**Task description:**
Write out all the material exactly. Leave nothing out.
--- Start of Source material ---
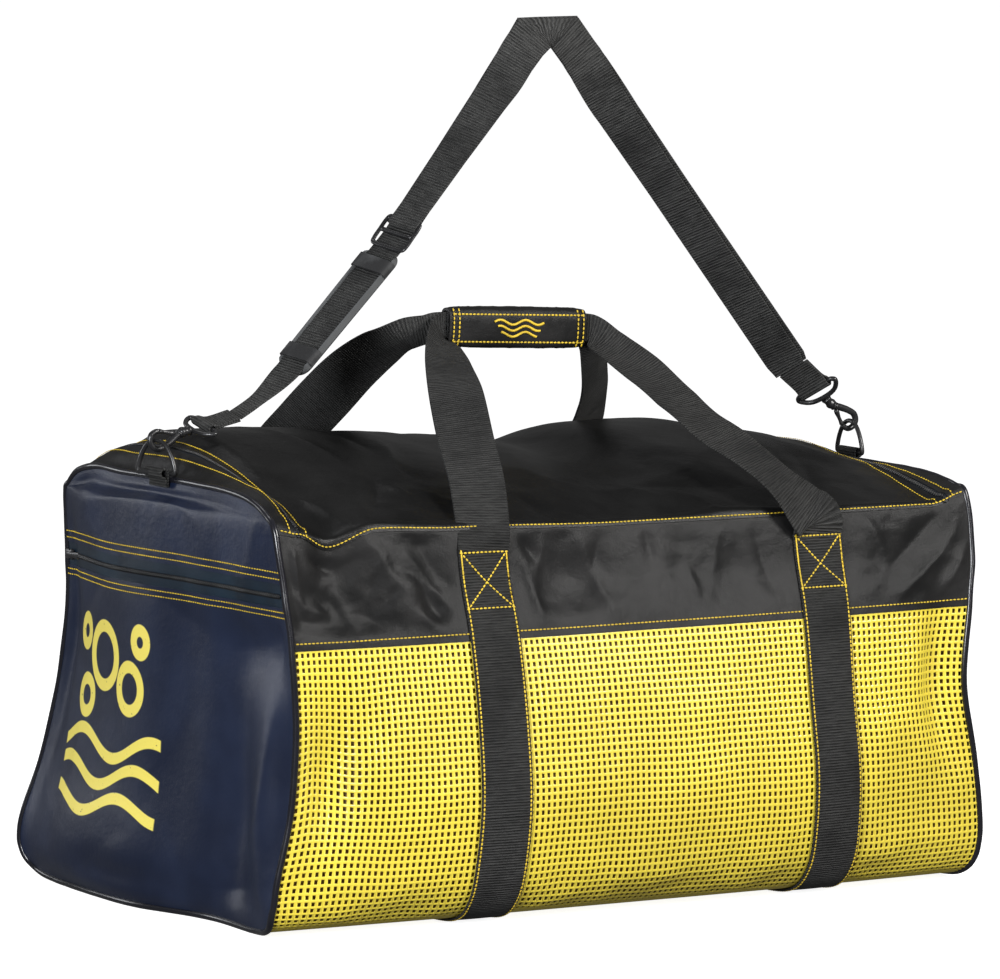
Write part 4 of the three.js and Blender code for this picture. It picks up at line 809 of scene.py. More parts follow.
def net_tree():
    """Each cell of a grid becomes a hole with rounded strands round it, front and back."""
    inputs = [("Hole share", "length", 0.6), ("Narrowing", "length", 0.75), ("Strand depth", "length", 0.0018)]
    tree = Repeat("net strands", inputs)
    hole, narrow, depth = tree.use("Hole share"), tree.use("Narrowing"), tree.use("Strand depth")
    normal = tree.make("GeometryNodeInputNormal")

    def moved(geometry, selection, reach):
        offset = tree.make("ShaderNodeVectorMath", {"operation": "SCALE"}, {0: normal, "Scale": reach})
        inputs = {"Geometry": geometry, "Offset": offset}
        if selection is not None:
            inputs["Selection"] = selection
        return tree.make("GeometryNodeSetPosition", inputs=inputs)

    def strands(cells, sink):
        inputs = {"Mesh": cells, "Offset Scale": 0.0, "Individual": True}
        cut = tree.make("GeometryNodeExtrudeMesh", {"mode": "FACES"}, inputs)
        top = cut.of("Top")
        inputs = {"Geometry": cut.of("Mesh"), "Selection": top, "Scale": hole}
        shrunk = tree.make("GeometryNodeScaleElements", {"domain": "FACE"}, inputs)
        inputs = {"Geometry": shrunk, "Selection": top, "Scale": narrow, "Axis": (1.0, 0.0, 0.0)}
        squeezed = tree.make("GeometryNodeScaleElements", {"domain": "FACE", "scale_mode": "SINGLE_AXIS"}, inputs)
        sunk = moved(squeezed, top, sink)
        return tree.make("GeometryNodeDeleteGeometry", {"domain": "FACE"}, {"Geometry": sunk, "Selection": top})

    cells = tree.use("Geometry")
    front = strands(cells, depth * -0.5)
    behind = moved(cells, None, depth * -1.0)
    turned = tree.make("GeometryNodeFlipFaces", inputs={"Mesh": behind})
    back = strands(turned, depth * -0.5)
    return tree.close(tree.make("GeometryNodeJoinGeometry", inputs={"Geometry": [front, back]}), "net")


def bead_tree(name, material, zigzag):
    """Small beads along edges, turned by the edges and by their face attribute."""
    inputs = [("Pitch", "length", 0.0036), ("Bead length", "length", 0.0029), ("Bead width", "length", 0.001),
              ("Bead height", "length", 0.0008), ("Sideways", "length", zigzag)]
    tree = Repeat(name, inputs)
    curve = tree.make("GeometryNodeMeshToCurve", inputs={"Mesh": tree.use("Geometry")})
    spaced = {"Curve": curve, "Length": tree.use("Pitch")}
    even = tree.make("GeometryNodeResampleCurve", {"mode": "LENGTH"}, spaced)
    tangent = tree.make("GeometryNodeInputTangent")
    face = tree.make("GeometryNodeInputNamedAttribute", {"data_type": "FLOAT_VECTOR"}, {"Name": "face"})
    aligned = tree.make("FunctionNodeAlignRotationToVector", {"axis": "X"}, {"Vector": tangent})
    turned = {"Rotation": aligned, "Vector": face}
    rotation = tree.make("FunctionNodeAlignRotationToVector", {"axis": "Z", "pivot_axis": "X"}, turned)
    index = tree.make("GeometryNodeInputIndex")
    parity = index.maths("MODULO", 2.0) * 2.0 - 1.0
    side = tree.make("ShaderNodeVectorMath", {"operation": "CROSS_PRODUCT"}, {0: tangent, 1: face})
    step = {0: side, "Scale": parity * tree.use("Sideways")}
    offset = tree.make("ShaderNodeVectorMath", {"operation": "SCALE"}, step)
    set_off = tree.make("GeometryNodeSetPosition", inputs={"Geometry": even, "Offset": offset})
    ball = tree.make("GeometryNodeMeshUVSphere", inputs={"Segments": 6, "Rings": 4, "Radius": 0.5})
    parts = {"X": tree.use("Bead length"), "Y": tree.use("Bead width"), "Z": tree.use("Bead height")}
    size = tree.make("ShaderNodeCombineXYZ", inputs=parts)
    placed = {"Points": set_off, "Instance": ball, "Rotation": rotation, "Scale": size}
    return tree.close(tree.make("GeometryNodeInstanceOnPoints", inputs=placed), material)


def line_piece(name, paths):
    """Edges along paths of (points, normals) in standing millimetres."""
    points, normals, edges = [], [], []
    for places, facing in paths:
        start = len(points)
        points += list(places)
        normals += list(np.broadcast_to(facing, np.shape(places)))
        edges += [(start + k, start + k + 1) for k in range(len(places) - 1)]
    mesh = bpy.data.meshes.new(name)
    mesh.from_pydata(to_row(points).tolist(), edges, [])
    face = mesh.attributes.new("face", "FLOAT_VECTOR", "POINT")
    face.data.foreach_set("vector", np.asarray(normals, float).ravel())
    piece = bpy.data.objects.new(name, mesh)
    bpy.context.scene.collection.objects.link(piece)
    return piece or piece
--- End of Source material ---
**The output:**
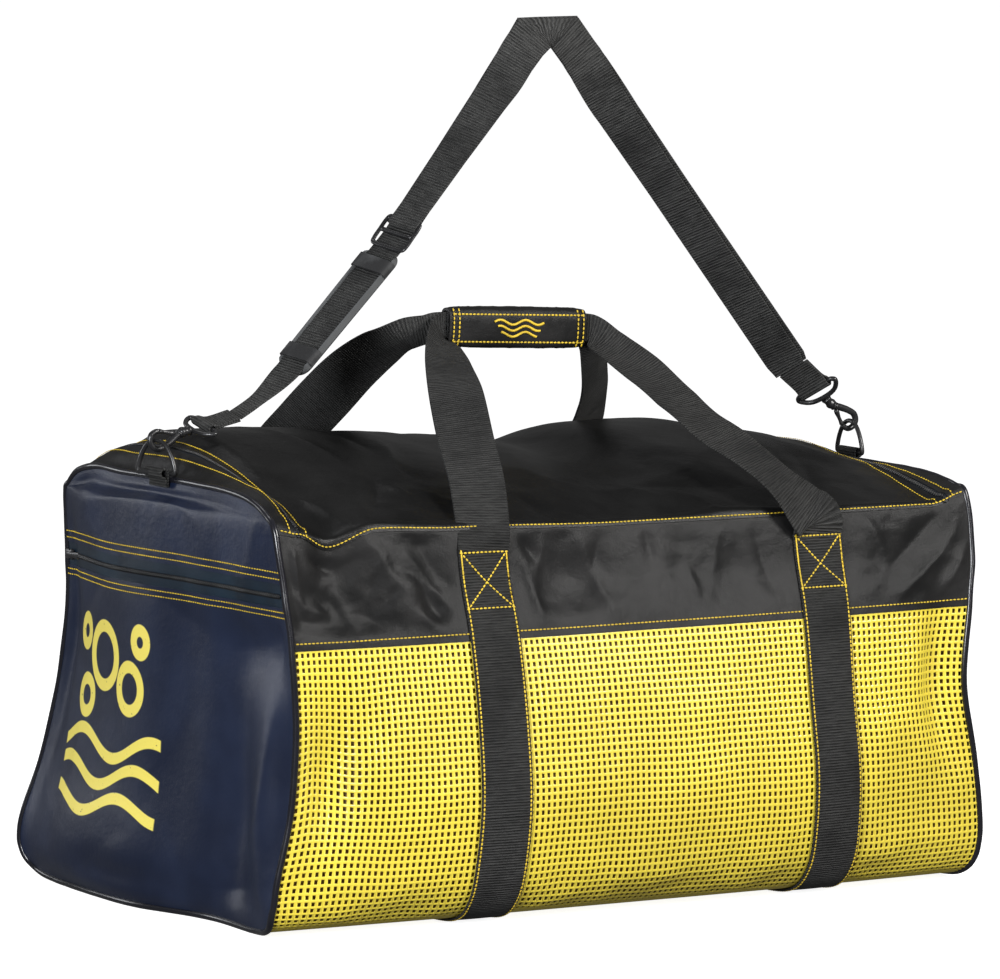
Write part 4 of the three.js and Blender code for this picture. It picks up at line 809 of scene.py. More parts follow.
def net_tree():
    """Each cell of a grid becomes a hole with rounded strands round it, front and back."""
    inputs = [("Hole share", "length", 0.6), ("Narrowing", "length", 0.75), ("Strand depth", "length", 0.0018)]
    tree = Repeat("net strands", inputs)
    hole, narrow, depth = tree.use("Hole share"), tree.use("Narrowing"), tree.use("Strand depth")
    normal = tree.make("GeometryNodeInputNormal")

    def moved(geometry, selection, reach):
        offset = tree.make("ShaderNodeVectorMath", {"operation": "SCALE"}, {0: normal, "Scale": reach})
        inputs = {"Geometry": geometry, "Offset": offset}
        if selection is not None:
            inputs["Selection"] = selection
        return tree.make("GeometryNodeSetPosition", inputs=inputs)

    def strands(cells, sink):
        inputs = {"Mesh": cells, "Offset Scale": 0.0, "Individual": True}
        cut = tree.make("GeometryNodeExtrudeMesh", {"mode": "FACES"}, inputs)
        top = cut.of("Top")
        inputs = {"Geometry": cut.of("Mesh"), "Selection": top, "Scale": hole}
        shrunk = tree.make("GeometryNodeScaleElements", {"domain": "FACE"}, inputs)
        inputs = {"Geometry": shrunk, "Selection": top, "Scale": narrow, "Axis": (1.0, 0.0, 0.0)}
        squeezed = tree.make("GeometryNodeScaleElements", {"domain": "FACE", "scale_mode": "SINGLE_AXIS"}, inputs)
        sunk = moved(squeezed, top, sink)
        return tree.make("GeometryNodeDeleteGeometry", {"domain": "FACE"}, {"Geometry": sunk, "Selection": top})

    cells = tree.use("Geometry")
    front = strands(cells, depth * -0.5)
    behind = moved(cells, None, depth * -1.0)
    turned = tree.make("GeometryNodeFlipFaces", inputs={"Mesh": behind})
    back = strands(turned, depth * -0.5)
    return tree.close(tree.make("GeometryNodeJoinGeometry", inputs={"Geometry": [front, back]}), "net")


def bead_tree(name, material, zigzag):
    """Small beads along edges, turned by the edges and by their face attribute."""
    inputs = [("Pitch", "length", 0.0036), ("Bead length", "length", 0.0029), ("Bead width", "length", 0.001),
              ("Bead height", "length", 0.0008), ("Sideways", "length", zigzag)]
    tree = Repeat(name, inputs)
    curve = tree.make("GeometryNodeMeshToCurve", inputs={"Mesh": tree.use("Geometry")})
    spaced = {"Curve": curve, "Length": tree.use("Pitch")}
    even = tree.make("GeometryNodeResampleCurve", {"mode": "LENGTH"}, spaced)
    tangent = tree.make("GeometryNodeInputTangent")
    face = tree.make("GeometryNodeInputNamedAttribute", {"data_type": "FLOAT_VECTOR"}, {"Name": "face"})
    aligned = tree.make("FunctionNodeAlignRotationToVector", {"axis": "X"}, {"Vector": tangent})
    turned = {"Rotation": aligned, "Vector": face}
    rotation = tree.make("FunctionNodeAlignRotationToVector", {"axis": "Z", "pivot_axis": "X"}, turned)
    index = tree.make("GeometryNodeInputIndex")
    parity = index.maths("MODULO", 2.0) * 2.0 - 1.0
    side = tree.make("ShaderNodeVectorMath", {"operation": "CROSS_PRODUCT"}, {0: tangent, 1: face})
    step = {0: side, "Scale": parity * tree.use("Sideways")}
    offset = tree.make("ShaderNodeVectorMath", {"operation": "SCALE"}, step)
    set_off = tree.make("GeometryNodeSetPosition", inputs={"Geometry": even, "Offset": offset})
    ball = tree.make("GeometryNodeMeshUVSphere", inputs={"Segments": 6, "Rings": 4, "Radius": 0.5})
    parts = {"X": tree.use("Bead length"), "Y": tree.use("Bead width"), "Z": tree.use("Bead height")}
    size = tree.make("ShaderNodeCombineXYZ", inputs=parts)
    placed = {"Points": set_off, "Instance": ball, "Rotation": rotation, "Scale": size}
    return tree.close(tree.make("GeometryNodeInstanceOnPoints", inputs=placed), material)


def line_piece(name, paths):
    """Edges along paths of (points, normals) in standing millimetres."""
    points, normals, edges = [], [], []
    for places, facing in paths:
        start = len(points)
        points += list(places)
        normals += list(np.broadcast_to(facing, np.shape(places)))
        edges += [(start + k, start + k + 1) for k in range(len(places) - 1)]
    mesh = bpy.data.meshes.new(name)
    mesh.from_pydata(to_row(points).tolist(), edges, [])
    face = mesh.attributes.new("face", "FLOAT_VECTOR", "POINT")
    face.data.foreach_set("vector", np.asarray(normals, float).ravel())
    piece = bpy.data.objects.new(name, mesh)
    bpy.context.scene.collection.objects.link(piece)
    return piece or piece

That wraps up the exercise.